Créé voilà seize ans sous l’initiative du claveciniste et chef d’orchestre Ton Koopman, le festival Itinéraire baroque en Périgord vert a peu à peu étendu son programme sur quatre jours autour du fameux temps fort de la journée d’itinérance consacrée à des joutes musicales associées à la découverte du riche patrimoine local. Outre la journée de concerts dans la belle église fortifiée de Cercles, agrémentée de son marché de produits locaux de qualité spécialement implanté pour l’occasion, la soirée d’ouverture et le concert de clôture se tournent vers des formes symphoniques et chorales de grande ampleur, sous la baguette de Ton Koopman. Titulaire du label «Telemann 2017», le festival rend hommage, en cette année qui marque le deux-cent-cinquantième anniversaire de sa mort, à Georg Philip Telemann (1681-1767), plus célèbre compositeur de son temps, en tournant entièrement sa programmation vers le natif de Magdebourg. Outre les concerts, on notera les nombreuses actions pédagogiques organisées tout au long de l’année avec plus de 500 élèves du département, tout autant que la conférence de Gilles Cantagrel (auteur d’un Telemann paru en 2003 aux éditions Papillon), dont l’érudition et les anecdotes savoureuses permettent de bien saisir l’apport de Telemann au sein d’une génération d’exception – Vivaldi, Haendel ou Bach, pour ne citer que ses plus brillants contemporains.

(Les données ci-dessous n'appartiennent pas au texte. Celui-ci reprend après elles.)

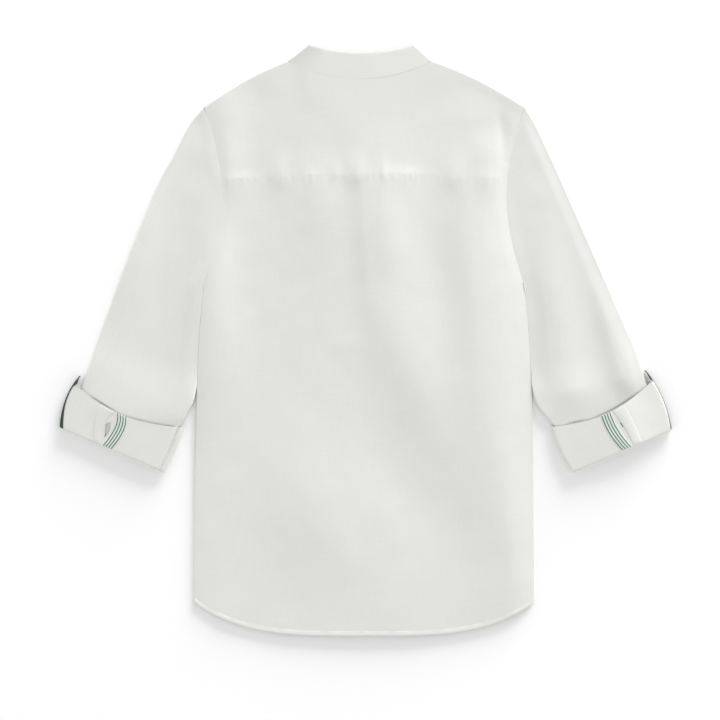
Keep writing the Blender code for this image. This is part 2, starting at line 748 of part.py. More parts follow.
def make_strip(node, name, side, across, finish):
    """A strip down a cuff, made from the cuff's own places and moved out."""
    height = CUFF_HEIGHT + SEAM_GAP + TRIM_CLOTH
    rows = []
    first, last = STRIP_ENDS
    for step in range(STRIP_ROWS + 1):
        down = first + (last - first) * step / STRIP_ROWS
        low, high = through(*across, down)
        places = [low + (high - low) * share for share in (0.0, 0.5, 1.0)]
        rows.append([signed(side, (*cuff_plan(name, place, down), height)) for place in places])
    return loft(node, rows, TRIM_CLOTH, finish, BELOW)


def make_tab(node, name, side, finish):
    """The roll-up tab, wrapped round the outer side of a cuff and up on to the sleeve."""
    half = CUFF_HEIGHT / 2
    radius = half + SEAM_GAP + TRIM_CLOTH
    rows = []
    for step in range(TAB_ROWS + 1):
        down = TAB_TOP + (TAB_BOTTOM - TAB_TOP) * step / TAB_ROWS
        width = math.dist(cuff_plan(name, 0.0, down), cuff_plan(name, 1.0, down))
        row = []
        for angle in TAB_ANGLES:
            turn = math.radians(angle)
            across = (half - radius * math.cos(turn)) / width
            row.append(signed(side, (*cuff_plan(name, across, down), half + radius * math.sin(turn))))
        rows.append(row)
    middle = signed(side, (*cuff_plan(name, 0.3, 0.5), half))
    return loft(node, rows, TRIM_CLOTH, finish, middle)


# Sleeves


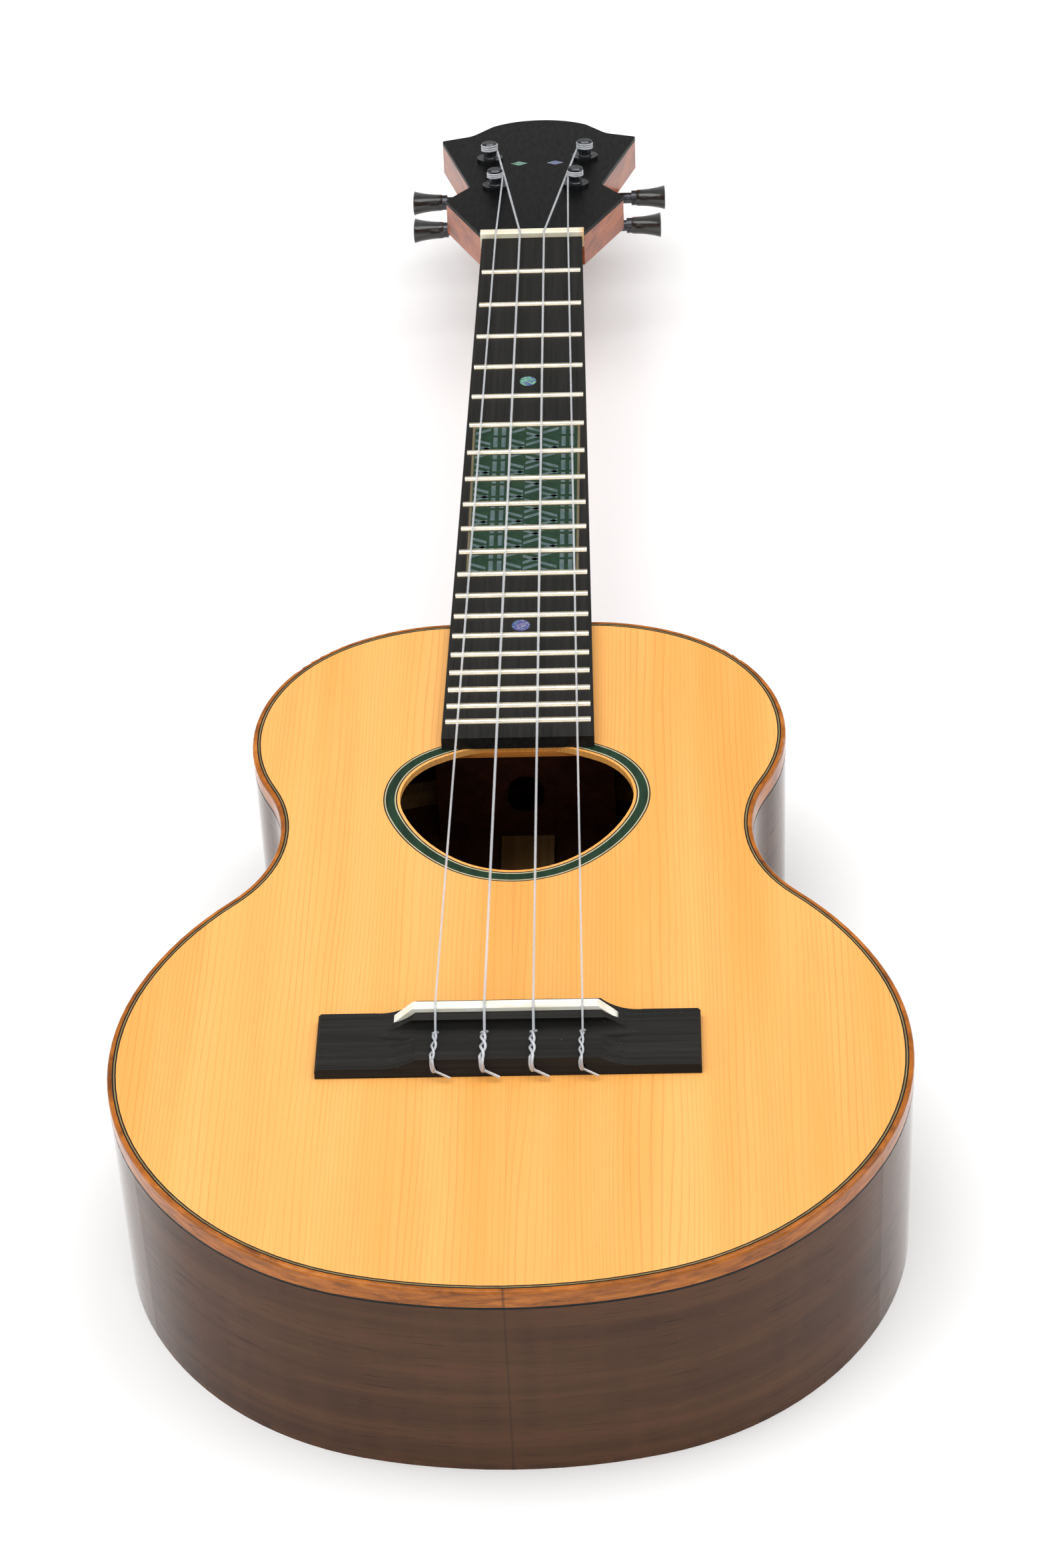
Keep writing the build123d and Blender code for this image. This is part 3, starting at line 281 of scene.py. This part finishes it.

La première soirée se déroule dans l’église de Cercles, à l’acoustique satisfaisante dès lors que l’on se retrouve face aux interprètes. Il en va malheureusement autrement s’agissant d’un placement de côté et plus encore en arrière-scène, lieux à proscrire résolument pour qui veut profiter au mieux des concerts organisés chaque année en cette église Saint-Cybard. Le programme confronte opportunément les figures de Bach et Telemann, auquel s’adjoint la présence fugace de Purcell et sa fameuse Chaconne de l’opéra Le Roi Arthur (1691). Ton Koopman dirige du clavecin pendant toute la soirée en privilégiant une vision franche et virile, très homogène, au détriment du détail et de la respiration. Ses tempi s’enflamment dans les mouvements rapides pour s’apaiser dans les passages plus lents en une vision malheureusement trop uniforme et sans surprise. Si le rôle concertant des flûtes est souvent minoré, c’est à l’avantage du clavecin, envahissant en bien des endroits au risque de déséquilibrer l’ensemble. On a donc là une vision qui met nettement en avant Koopman, très en forme pendant toute la soirée – contrairement à la soprano Bettina Pahn, souffrante, dans l’oubliable Cantate du canari de Telemann. En bis, le Néerlandais reprend avec la même verve le dernier mouvement du Concerto pour flûte traversière et flûte à bec en mi mineur, chef d’œuvre de Telemann du même niveau que les autres concertos pour vents jadis enregistrés par l’excellent Reinhard Goebel (Archiv Produktion, 1987, réédité dans un coffret intégral en 2016).

Ton Koopman
Comme à l’habitude, le concert de clôture se tient à quelques encablures de Périgueux, dans la charmante ville de Saint-Astier. C’est l’église du même nom, d’une capacité de 500 places environ, qui accueille le programme superbe réunissant à nouveau Bach et Telemann. Pour autant, on s’interroge d’emblée sur le choix d’un lieu de concert aux limites acoustiques évidentes dans la vaste nef: une véritable bouillie sonore annihile la perception du moindre détail, tandis que les solistes semblent chanter en sourdine. Après l’entracte, il s’avère ainsi impératif de changer de place pour rejoindre les officiels et happy few placés au niveau du bras du transept: le seul endroit de l’église où l’acoustique soit en réalité satisfaisante. Une centaine de personnes seulement ont ainsi la chance de pouvoir assister au concert dans de bonnes conditions, les autres devant se contenter de la bouillie susmentionnée: avant d’assister à un concert à Saint-Astier, pensez donc à bien choisir votre place!

On passera donc rapidement sur la première partie inaudible du concert, dont le seul motif de satisfaction ironique était d’entendre au loin la pauvre Bettina Pahn, toujours souffrante. Avec Cornelia Samuelis qui la remplace après l’entracte, le chant harmonieux reprend ses droits autour d’une émission souple et ductile, véritable enchantement lors de ses interventions. Mais c’est plus encore le baryton-basse Andreas Wolf qui imprime sa marque par son autorité naturelle, servie par une diction éloquente et exemplaire. Assurément un chanteur à suivre. On se félicitera également de la précision redoutable de l’excellent chœur baroque d’Amsterdam, tandis que Ton Koopman poursuit dans sa veine chaleureuse, un rien trop uniforme par endroit. En bis, le chef néerlandais reprend le choral introductif de la Cantate «Eine feste Burg ist unser Gott».